Le taïkoun se mit en route au commencement de 1863, et il annonça en partant aux ministres des puissances qu’il n’épargnerait aucun effort pour arranger pacifiquement les affaires des Européens ; il avait, disait-il, reçu du mikado l’ordre de les expulser, et comme le refus d’obéir à cette injonction entraînerait pour lui-même la perte de son pouvoir, il allait tout d’abord feindre de céder, de façon à gagner du temps et à ramener le mikado à une politique meilleure et plus juste. À plusieurs reprises le taïkoun avait, devant les représentans étrangers, rejeté tout le mal sur les daïmios, et chaque fois on lui avait offert, dans le cas où il serait forcé d’engager la lutte avec le parti des grands feudataires hostiles, l’appui matériel et armé des puissances signataires des traités de 1858 ; mais le taïkoun avait toujours répondu que c’était là un moyen extrême auquel il n’aurait sans doute pas besoin de recourir, et que, si la guerre éclatait jamais entre lui et les daïmios, le succès de sa cause était assuré. Quelle que fût la pensée véritable du taïkoun, il est certain qu’un peu avant son départ, le gouvernement de Yédo redoublait d’activité dans l’organisation de ses moyens d’attaque et de défense. Il avait formé des corps d’officiers et d’ingénieurs à l’européenne, il avait envoyé de jeunes Japonais en Hollande pour y recevoir une éducation militaire et scientifique, car il faut remarquer que, de tous les pays orientaux, le Japon est le seul qui n’accepte pas les services d’officiers étrangers ; il avait établi des fabriques de canons et de fusils, et ses efforts se tournaient même vers la création d’une marine militaire.
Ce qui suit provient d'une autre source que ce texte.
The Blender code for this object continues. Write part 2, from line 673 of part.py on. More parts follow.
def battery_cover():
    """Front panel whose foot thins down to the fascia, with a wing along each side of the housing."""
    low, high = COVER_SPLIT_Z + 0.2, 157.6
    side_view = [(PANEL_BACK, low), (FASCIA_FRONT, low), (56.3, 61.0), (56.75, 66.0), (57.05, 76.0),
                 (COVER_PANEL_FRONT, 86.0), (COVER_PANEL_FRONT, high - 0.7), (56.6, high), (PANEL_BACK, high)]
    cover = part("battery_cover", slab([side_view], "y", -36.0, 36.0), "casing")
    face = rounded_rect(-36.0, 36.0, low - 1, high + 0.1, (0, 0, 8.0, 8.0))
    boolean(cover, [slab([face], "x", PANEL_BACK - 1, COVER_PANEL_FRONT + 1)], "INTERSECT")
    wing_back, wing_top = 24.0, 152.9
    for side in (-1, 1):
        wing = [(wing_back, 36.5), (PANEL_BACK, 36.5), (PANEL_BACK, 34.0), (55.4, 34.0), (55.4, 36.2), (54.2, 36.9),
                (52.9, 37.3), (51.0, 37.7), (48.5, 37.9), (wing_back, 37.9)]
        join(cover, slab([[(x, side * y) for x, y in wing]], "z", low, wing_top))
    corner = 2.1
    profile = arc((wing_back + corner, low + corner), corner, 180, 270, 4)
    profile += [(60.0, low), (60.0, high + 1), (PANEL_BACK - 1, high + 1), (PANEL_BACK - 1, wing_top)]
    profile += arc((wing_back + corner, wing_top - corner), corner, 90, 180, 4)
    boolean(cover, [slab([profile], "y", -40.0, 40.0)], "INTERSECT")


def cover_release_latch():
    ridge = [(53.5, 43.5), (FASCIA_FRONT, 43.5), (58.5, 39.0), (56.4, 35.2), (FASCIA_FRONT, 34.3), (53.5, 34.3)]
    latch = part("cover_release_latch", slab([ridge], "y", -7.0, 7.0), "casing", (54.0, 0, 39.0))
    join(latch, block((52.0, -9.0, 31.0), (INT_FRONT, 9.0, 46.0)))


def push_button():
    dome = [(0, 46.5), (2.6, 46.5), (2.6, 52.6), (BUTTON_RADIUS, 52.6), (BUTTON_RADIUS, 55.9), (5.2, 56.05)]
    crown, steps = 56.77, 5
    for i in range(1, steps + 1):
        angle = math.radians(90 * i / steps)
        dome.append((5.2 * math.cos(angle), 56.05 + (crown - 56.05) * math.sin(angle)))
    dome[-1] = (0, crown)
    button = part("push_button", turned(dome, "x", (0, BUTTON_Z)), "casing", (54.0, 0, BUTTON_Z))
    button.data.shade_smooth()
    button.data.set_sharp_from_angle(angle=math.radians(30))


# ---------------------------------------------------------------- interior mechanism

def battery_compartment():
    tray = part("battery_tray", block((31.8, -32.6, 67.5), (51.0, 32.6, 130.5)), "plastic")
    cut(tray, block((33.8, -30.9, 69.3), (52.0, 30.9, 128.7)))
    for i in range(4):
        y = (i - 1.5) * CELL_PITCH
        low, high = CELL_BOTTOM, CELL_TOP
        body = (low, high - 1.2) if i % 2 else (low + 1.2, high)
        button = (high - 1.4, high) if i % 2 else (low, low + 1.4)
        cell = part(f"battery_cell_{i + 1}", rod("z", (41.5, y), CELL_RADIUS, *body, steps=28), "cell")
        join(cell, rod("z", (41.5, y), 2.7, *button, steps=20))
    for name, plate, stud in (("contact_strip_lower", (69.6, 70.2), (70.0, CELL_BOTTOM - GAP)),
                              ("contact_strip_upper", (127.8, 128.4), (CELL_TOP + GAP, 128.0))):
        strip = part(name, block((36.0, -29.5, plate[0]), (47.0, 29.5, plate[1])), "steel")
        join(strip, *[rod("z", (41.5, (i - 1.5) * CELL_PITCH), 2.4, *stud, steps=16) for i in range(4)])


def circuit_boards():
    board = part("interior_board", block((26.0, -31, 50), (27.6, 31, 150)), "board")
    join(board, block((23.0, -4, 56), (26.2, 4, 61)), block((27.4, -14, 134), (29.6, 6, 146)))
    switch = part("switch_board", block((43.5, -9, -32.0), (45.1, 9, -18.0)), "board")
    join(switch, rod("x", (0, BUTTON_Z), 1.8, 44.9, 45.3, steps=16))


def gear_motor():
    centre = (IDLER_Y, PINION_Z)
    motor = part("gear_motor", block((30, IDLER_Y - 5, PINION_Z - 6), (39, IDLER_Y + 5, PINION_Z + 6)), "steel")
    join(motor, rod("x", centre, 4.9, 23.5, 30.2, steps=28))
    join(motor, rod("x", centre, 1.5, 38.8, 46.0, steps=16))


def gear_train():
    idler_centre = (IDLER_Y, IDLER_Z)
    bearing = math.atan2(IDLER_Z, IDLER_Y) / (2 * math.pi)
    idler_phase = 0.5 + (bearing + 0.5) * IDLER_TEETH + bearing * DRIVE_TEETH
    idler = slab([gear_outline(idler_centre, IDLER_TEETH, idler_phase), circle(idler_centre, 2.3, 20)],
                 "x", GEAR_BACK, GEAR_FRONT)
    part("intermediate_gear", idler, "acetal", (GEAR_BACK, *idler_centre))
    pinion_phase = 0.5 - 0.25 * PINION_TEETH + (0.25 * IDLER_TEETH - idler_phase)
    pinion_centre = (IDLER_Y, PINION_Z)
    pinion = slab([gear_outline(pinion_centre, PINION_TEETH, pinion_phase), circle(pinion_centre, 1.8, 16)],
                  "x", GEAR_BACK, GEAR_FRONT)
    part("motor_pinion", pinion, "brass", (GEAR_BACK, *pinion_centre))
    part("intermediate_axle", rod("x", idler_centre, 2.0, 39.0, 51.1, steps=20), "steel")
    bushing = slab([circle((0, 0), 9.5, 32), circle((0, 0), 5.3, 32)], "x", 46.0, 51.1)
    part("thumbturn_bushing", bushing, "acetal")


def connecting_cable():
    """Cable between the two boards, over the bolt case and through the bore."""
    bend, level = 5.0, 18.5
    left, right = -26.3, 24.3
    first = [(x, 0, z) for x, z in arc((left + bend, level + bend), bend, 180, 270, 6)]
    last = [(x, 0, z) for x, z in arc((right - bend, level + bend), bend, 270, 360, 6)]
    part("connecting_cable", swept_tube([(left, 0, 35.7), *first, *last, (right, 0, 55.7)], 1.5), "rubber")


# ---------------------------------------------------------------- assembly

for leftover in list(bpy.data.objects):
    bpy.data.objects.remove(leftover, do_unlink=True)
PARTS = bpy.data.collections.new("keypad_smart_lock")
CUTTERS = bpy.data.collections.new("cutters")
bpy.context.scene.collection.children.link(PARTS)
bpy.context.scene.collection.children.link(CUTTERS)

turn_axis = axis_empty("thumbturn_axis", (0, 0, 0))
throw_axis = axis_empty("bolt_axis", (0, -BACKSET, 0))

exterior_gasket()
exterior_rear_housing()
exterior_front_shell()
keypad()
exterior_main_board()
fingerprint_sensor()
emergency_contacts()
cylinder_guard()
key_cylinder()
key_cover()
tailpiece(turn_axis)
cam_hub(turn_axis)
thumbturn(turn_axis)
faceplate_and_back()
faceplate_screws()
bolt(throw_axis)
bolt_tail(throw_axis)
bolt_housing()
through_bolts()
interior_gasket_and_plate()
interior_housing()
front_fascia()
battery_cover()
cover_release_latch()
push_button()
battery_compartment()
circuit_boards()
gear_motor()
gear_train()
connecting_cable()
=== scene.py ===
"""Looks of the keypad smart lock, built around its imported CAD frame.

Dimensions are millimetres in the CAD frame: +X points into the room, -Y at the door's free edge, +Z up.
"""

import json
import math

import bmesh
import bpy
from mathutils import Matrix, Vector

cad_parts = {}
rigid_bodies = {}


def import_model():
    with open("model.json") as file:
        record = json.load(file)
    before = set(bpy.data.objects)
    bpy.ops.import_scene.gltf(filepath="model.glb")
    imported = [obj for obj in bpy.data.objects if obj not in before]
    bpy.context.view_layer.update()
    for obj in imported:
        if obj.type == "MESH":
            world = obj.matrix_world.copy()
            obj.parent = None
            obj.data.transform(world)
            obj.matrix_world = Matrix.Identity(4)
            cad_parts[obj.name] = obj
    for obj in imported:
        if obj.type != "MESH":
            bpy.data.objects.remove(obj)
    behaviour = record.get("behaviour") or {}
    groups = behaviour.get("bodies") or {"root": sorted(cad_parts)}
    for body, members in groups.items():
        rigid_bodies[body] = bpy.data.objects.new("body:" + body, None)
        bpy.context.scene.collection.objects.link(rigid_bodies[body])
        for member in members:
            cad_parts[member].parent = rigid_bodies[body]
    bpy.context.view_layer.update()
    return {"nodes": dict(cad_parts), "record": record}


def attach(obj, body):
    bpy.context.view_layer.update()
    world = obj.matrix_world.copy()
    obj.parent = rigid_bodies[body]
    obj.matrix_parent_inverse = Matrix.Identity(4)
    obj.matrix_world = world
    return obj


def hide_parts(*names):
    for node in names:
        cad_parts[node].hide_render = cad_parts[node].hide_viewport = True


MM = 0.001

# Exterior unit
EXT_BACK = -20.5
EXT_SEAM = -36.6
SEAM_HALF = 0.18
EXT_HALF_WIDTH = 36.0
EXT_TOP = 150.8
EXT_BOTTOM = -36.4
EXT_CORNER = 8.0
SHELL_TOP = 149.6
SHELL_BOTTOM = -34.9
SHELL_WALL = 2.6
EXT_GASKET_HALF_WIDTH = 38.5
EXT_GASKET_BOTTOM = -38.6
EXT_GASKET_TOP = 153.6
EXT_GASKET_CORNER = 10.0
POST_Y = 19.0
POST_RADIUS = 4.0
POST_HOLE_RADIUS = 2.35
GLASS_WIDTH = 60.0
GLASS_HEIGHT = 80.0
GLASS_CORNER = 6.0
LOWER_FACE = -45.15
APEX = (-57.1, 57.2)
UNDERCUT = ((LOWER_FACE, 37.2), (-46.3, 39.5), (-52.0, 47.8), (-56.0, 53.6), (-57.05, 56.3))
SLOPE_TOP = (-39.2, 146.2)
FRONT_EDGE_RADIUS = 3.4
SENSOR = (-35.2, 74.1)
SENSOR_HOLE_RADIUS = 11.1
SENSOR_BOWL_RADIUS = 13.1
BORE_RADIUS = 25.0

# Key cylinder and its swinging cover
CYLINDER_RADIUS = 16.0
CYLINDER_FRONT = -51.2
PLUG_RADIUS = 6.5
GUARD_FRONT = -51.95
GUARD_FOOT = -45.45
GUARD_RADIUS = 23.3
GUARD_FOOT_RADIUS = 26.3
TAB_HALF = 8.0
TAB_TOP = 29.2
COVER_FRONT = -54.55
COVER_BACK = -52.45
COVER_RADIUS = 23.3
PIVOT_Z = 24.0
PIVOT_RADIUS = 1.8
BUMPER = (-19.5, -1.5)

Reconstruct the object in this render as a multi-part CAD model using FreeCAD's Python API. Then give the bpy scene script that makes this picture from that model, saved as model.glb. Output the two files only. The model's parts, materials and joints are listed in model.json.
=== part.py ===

La forme élémentaire des jonques japonaises, fidèlement conservée depuis des siècles, ne se prêtait guère à un service de ce genre ; on construisit quelques navires à voiles sur des modèles européens, et, l’industrie

  1. La première capitale du Japon s’appelle, ou le sait, Kioto ; le mot Miako, par lequel on la désigne sur nos cartes, signifie simplement capitale.